Maybe those of us who are church leaders have not been zealous enough in preaching on this matter in season and out of season. But do I have to say that this sexual abuse of women and children must stop? Must I insist that to abuse sexually the body of a child or a young person is a grievous sin? Isn't the evil of such actions patently obvious to any responsible person?



Facing the Evil and Pain

If, as a society, we tend to ignore the seriousness and implications of sexual abuse, particularly the sexual abuse of children and young people, perhaps it is because it is so unthinkably evil. We may know about child pornography and child prostitution, but we do not want to think much about such crimes because they are so repulsive. We do not want to have to imagine what such victimization must be like from the point of view of the victim.

To make matters worse, attempts are made at times to justify the victimization by blaming the victim for what happened. As a result, many victims do not report what has happened to them. Victimized children, for example, frequently do not tell their parents what has been done to them because they are afraid they will be blamed and their parents will punish them.

Victims of sexual abuse will never recover their lost innocence: The terror of that experience will haunt them the rest of their lives. With help, a victim may be able to lead a relatively normal and happy life, but the scars of the horror will remain always with them. I have personally spoken with adults who are quite well adjusted but who have never been able to erase from their memory the abuse they experienced as children or teenagers. With reason, those who abuse others—particularly children—have been called “slayers of the soul.”



Decisive Action

The victimizers of children and young people were often victims themselves when they were children and may not always be fully responsible for what they do. Nonetheless, their crimes are devastating and we must protect children from them just as we must protect women from rapists who may not be fully responsible for their behavior. To insure effective, appropriate action to defend women and children from sexual abuse, we must be willing to admit the magnitude of the problem and the seriousness of the abuse, and we must be willing to try to understand its devastation from the viewpoint of the victim and the victim’s family. It is a societal problem which demands the concern and response of everyone.

In regard to priests, I fear that in the past, because of legitimate concerns over the protection of priests from false charges, or of the archdiocese from financial liability, or of the Catholic community from scandal, an impression may have been created that we are not sensitive enough to victims or their families. At times, we may have also given the impression that we are blaming the victims and their families. To the extent that this may have actually happened, even though not intended, I am very sorry and promise that it will not happen again. I ask the clergy and laity of the archdiocese to reflect on the seriousness of the betrayal and abuse of the innocent which happens when a child or young person is abused by anyone. I ask all of us to try to understand these terrifying experiences from the point of view of the victim and the victim’s family.

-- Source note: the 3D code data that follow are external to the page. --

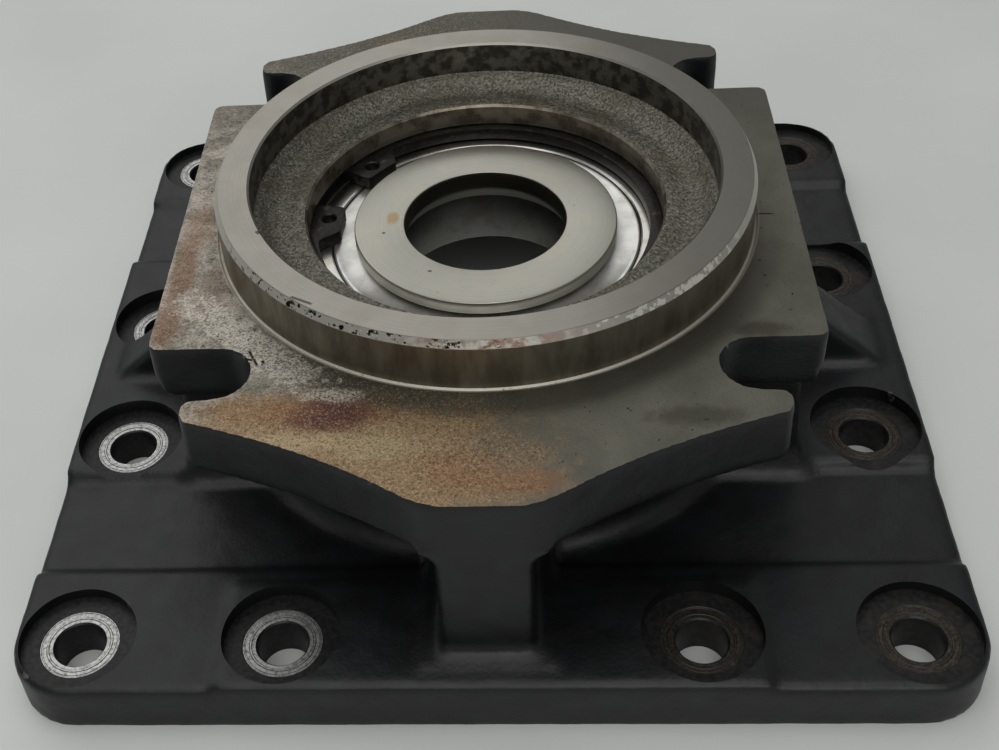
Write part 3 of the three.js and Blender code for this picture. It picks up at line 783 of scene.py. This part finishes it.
class Shader:
    """Builds one procedural material, measured in millimetres of the object's own frame."""

    def __init__(self, name, metallic):
        self.material = bpy.data.materials.new(name)
        self.material.use_nodes = True
        self.tree = self.material.node_tree
        self.surface = self.tree.nodes["Principled BSDF"]
        self.surface.inputs["Metallic"].default_value = metallic
        place = self.add("ShaderNodeTexCoord").outputs["Object"]
        self.mm = self.scaled(place, (1 / MM, 1 / MM, 1 / MM))
        split = self.add("ShaderNodeSeparateXYZ", {}, {0: self.mm})
        self.x, self.y, self.z = split.outputs
        self.radius = self.math("SQRT", self.math("ADD", self.math("MULTIPLY", self.x, self.x),
                                                  self.math("MULTIPLY", self.y, self.y)))

    def add(self, kind, settings=None, inputs=None):
        node = self.tree.nodes.new(kind)
        for key, value in (settings or {}).items():
            setattr(node, key, value)
        for key, value in (inputs or {}).items():
            self.feed(node.inputs[key], value)
        return node

    def feed(self, socket, value):
        if isinstance(value, bpy.types.NodeSocket):
            self.tree.links.new(value, socket)
        else:
            socket.default_value = value

    def finish(self, **inputs):
        """Sets the surface's inputs and gives back the material."""
        for key, value in inputs.items():
            self.feed(self.surface.inputs[key.replace("_", " ")], value)
        return self.material

    def scaled(self, vector, factors):
        node = self.add("ShaderNodeVectorMath", {"operation": "MULTIPLY"}, {0: vector, 1: factors})
        return node.outputs[0]

    def math(self, operation, first, second=0.0):
        return self.add("ShaderNodeMath", {"operation": operation}, {0: first, 1: second}).outputs[0]

    def noise(self, size, detail=3.0, roughness=0.5, place=None):
        """Smooth noise from 0 to 1 whose lumps are about size millimetres across."""
        inputs = {"Vector": place or self.mm, "Scale": 1 / size, "Detail": detail,
                  "Roughness": roughness}
        return self.add("ShaderNodeTexNoise", {}, inputs).outputs["Fac"]

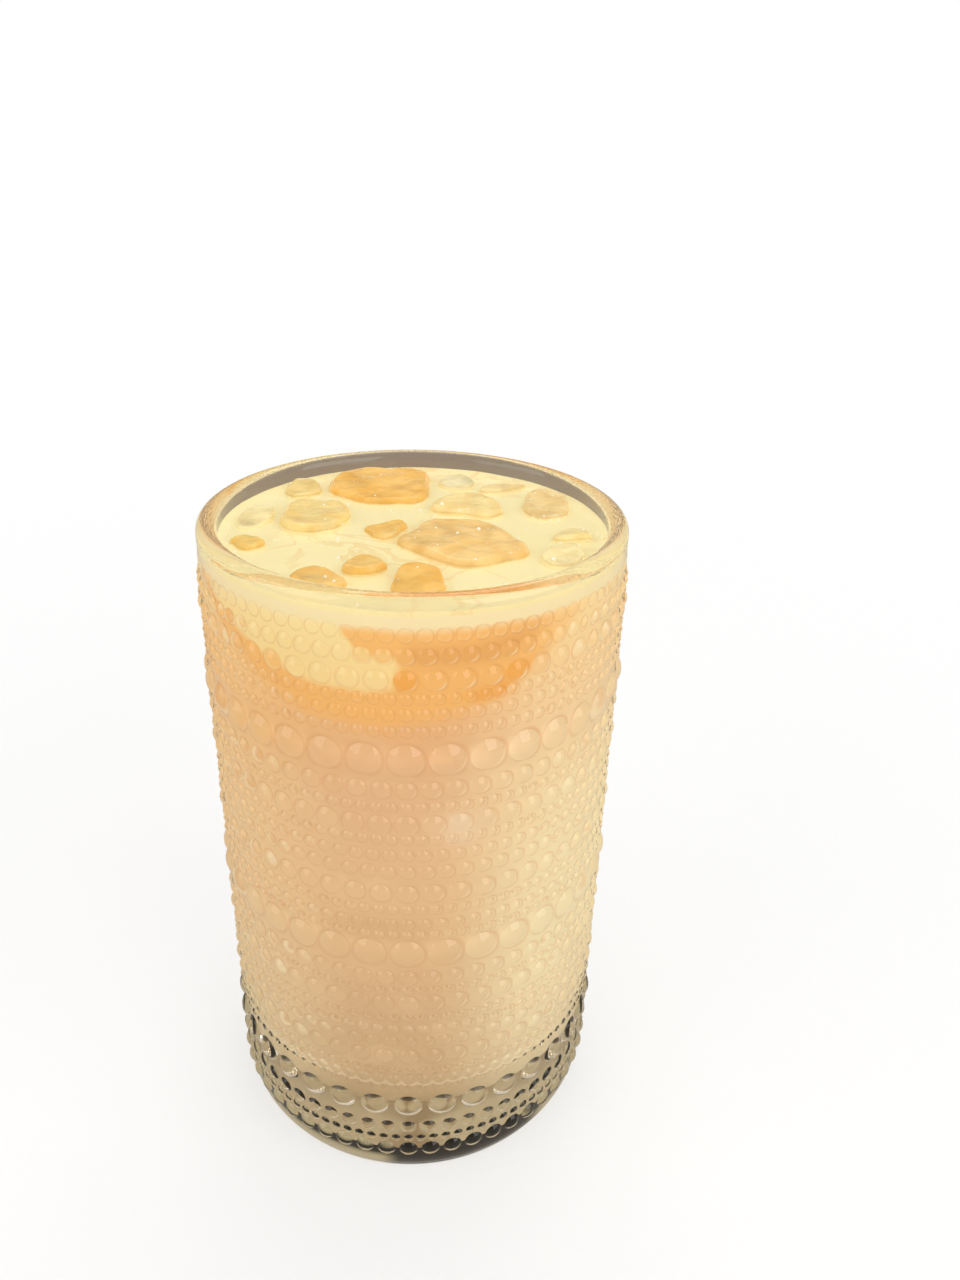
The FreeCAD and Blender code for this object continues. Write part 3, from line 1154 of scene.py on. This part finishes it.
def stagePiece(name, shell, material):
    mesh = meshFrom(name, shell)
    mesh.materials.append(material)
    piece = placed(name, mesh)
    return piece


def inSight(wiring):
    # 1 until a ray has met a matt surface: what is dark to sight takes no light from the drink
    return 1.0 - wiring.path("Diffuse Depth").clamp()


def mirrored(wiring):
    return wiring.path("Is Reflection Ray") * wiring.path("Is Glossy Ray")


def makeFloor():
    finish = Finish("paleFloor")
    x, y = finish.axes()[:2]
    away = finish.math("SQRT", x * x + y * y) * mm
    colour = finish.mix(finish.noise(600.0, 2.0), *studio["floorTones"])
    lit = finish.principled(baseColor=colour, roughness=0.9)
    tone = finish.mix(mirrored(finish), (1.0, 1.0, 1.0), studio["mirroredFloor"])
    glow = finish.glow(tone)
    fade = finish.step(away, studio["fadeFrom"], studio["fadeTo"])
    white = studio["floorWhite"] + (1.0 - studio["floorWhite"]) * fade
    share = (1.0 - finish.path("Is Diffuse Ray")) * white
    share = finish.math("MAXIMUM", share, mirrored(finish) * inSight(finish))
    plain = finish.blend(share, lit, glow)
    # under the foot: a painted shadow, and a paler ring of painted light outside the front-right sector
    outer, inner = studio["underFoot"]
    start, end = studio["underFootSector"]
    startSoft, endSoft = studio["sectorSoft"]
    outerSoft, innerSoft = studio["underFootSoft"]
    turn = finish.turn(x, -y)
    sector = finish.step(turn, start - startSoft, start + startSoft)
    sector = sector * finish.step(turn, end + endSoft, end - endSoft)
    pale = finish.step(away, inner - innerSoft, inner + innerSoft) * (1.0 - sector)
    tone = finish.mix(pale, studio["underFootShadowTone"], studio["underFootLitTone"])
    paintedUnderFoot = finish.glow(tone)
    covered = finish.step(away, outer + outerSoft, outer - outerSoft) * inSight(finish)
    shader = finish.blend(covered, plain, paintedUnderFoot)
    size = studio["floorSize"]
    shell = Shell()
    shell.verts = [(-size, -size, 0), (size, -size, 0), (size, size, 0), (-size, size, 0)]
    shell.faces = [(0, 1, 2, 3)]
    stagePiece("studioFloor", shell, finish.show(shader))


def makeRing():
    finish = Finish("darkCard")
    x, y = finish.axes()[:2]
    away = finish.math("SQRT", x * x + y * y)
    fade = finish.step(away, *studio["ringFade"])
    colour = finish.mix(fade, studio["ringNear"], studio["ringFar"])
    dark = finish.glow(colour)
    gone = finish.node("ShaderNodeBsdfTransparent")
    shader = finish.blend(inSight(finish), gone, dark)
    shell = Shell()
    angles = [math.radians(5 * k) for k in range(72)]
    height = studio["ringHeight"]
    inner = shell.ring(studio["ringInner"] / mm, angles, height)
    shell.band(inner, shell.ring(studio["ringOuter"] / mm, angles, height))
    card = stagePiece("darkRing", shell, finish.show(shader))
    card.visible_camera = card.visible_diffuse = card.visible_glossy = card.visible_shadow = False


def makeWorld():
    world = bpy.data.worlds.new("studioWorld")
    scene.world = world
    wiring = Wiring(world)
    seen, glass = inSight(wiring), wiring.path("Is Transmission Ray")
    tone = wiring.mix(glass * seen, (1.0, 1.0, 1.0), studio["behindGlass"])
    tone = wiring.mix(mirrored(wiring) * seen, tone, studio["mirroredWorld"])
    low, high = studio["worldLight"], studio["lightThroughGlass"]
    light = seen + (1.0 - seen) * (low + glass * (high - low))
    back = wiring.node("ShaderNodeBackground", sockets={"Color": tone, "Strength": light})
    wiring.show(back, "World")


def makeLamps():
    for name, place, size, watts in studio["lamps"]:
        data = bpy.data.lights.new(name, "AREA")
        data.size, data.energy = size, watts
        lamp = placed(name, data)
        lamp.location = place
        lamp.rotation_mode = "QUATERNION"
        aim = Vector(studio["lampsAimAt"]) - Vector(place)
        lamp.rotation_quaternion = aim.to_track_quat("-Z", "Y")


makeRing()
makeFloor()
makeWorld()
makeLamps()
print("studio set")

It is true, as I stated last week, that the overwhelming majority of priests do not engage in such behavior. Moreover, the overwhelming majority of men who do act in this way are not priests—indeed most are married men. Nonetheless, one such abuse by a priest is one too many. I reaffirm my commitment to do all in my power to see that in the future the archdiocese will be free of this evil. With God’s grace and our own determined efforts, I am confident this will be the case.